A new DNA test for marbling and post-weaning growth will soon help cattle producers better hit the high-quality beef target. The tool, set to debut in early 2012, will be made available under a development agreement between Angus Genetics Inc. (AGI) and Pfizer Animal Genetics, the companies announced.
Exclusive marketing rights are reserved for Certified Angus Beef LLC (CAB), in line with the company’s continuing effort to increase the supply of cattle for the brand. AGI and CAB are subsidiaries of the American Angus Association.
The test is being designed for use on high-percentage, commercial Angus cattle sired by registered bulls, according to AGI President Bill Bowman. “It should provide a valuable tool to increase the precision of selection decisions at the ranch, as well as differentiating value for the feedlot,” he said.

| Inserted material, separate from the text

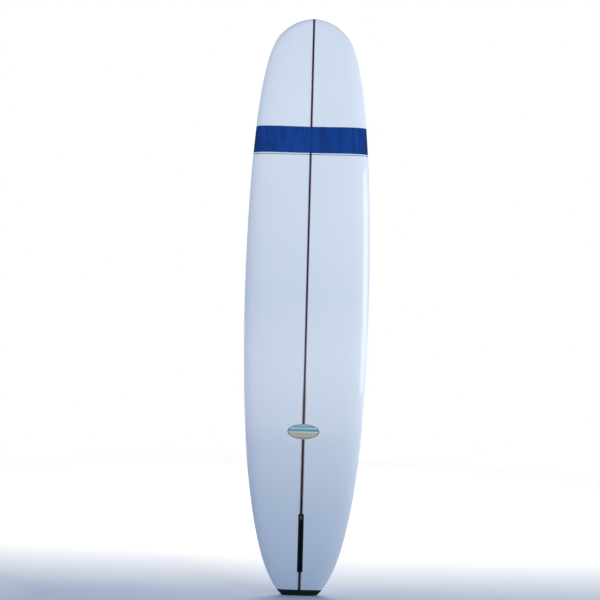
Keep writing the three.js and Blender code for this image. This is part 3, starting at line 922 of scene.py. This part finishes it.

Test results will take the form of an index, which is being finalized this fall, said Mark McCully, CAB assistant vice president for supply.
“There have been lots of advancements in the purebred cattle industry utilizing DNA for selection,” Bowman said. “But this will be the first test at a price point that is economically feasible for commercial cattlemen. The American Angus Association, its subsidiaries and Pfizer Animal Genetics are excited to partner on bringing this technology to market for the users of Angus genetics.”
Scott Bormann, business director, Pfizer Animal Genetics, says the development of this product is another example of the strategic partnership between the companies.
“We appreciate the American Angus Association and its affiliates continuing to foster innovation in the field of genetic evaluation,” Bormann said. “The forward-thinking collaboration should result in a DNA test that helps continue to advance genomic use and application, the Angus breed, as well as meet consumer demand for high-quality beef.”
McCully noted what are expected to be popular uses for the tool. “This is going to allow for more accurate replacement heifer selection and targeted management in feeding Angus cattle,” he said. “With demand for high-quality beef at an all-time high, commercial cattlemen will soon gain a greater ability to identify those cattle most able to access premiums in that marketplace.”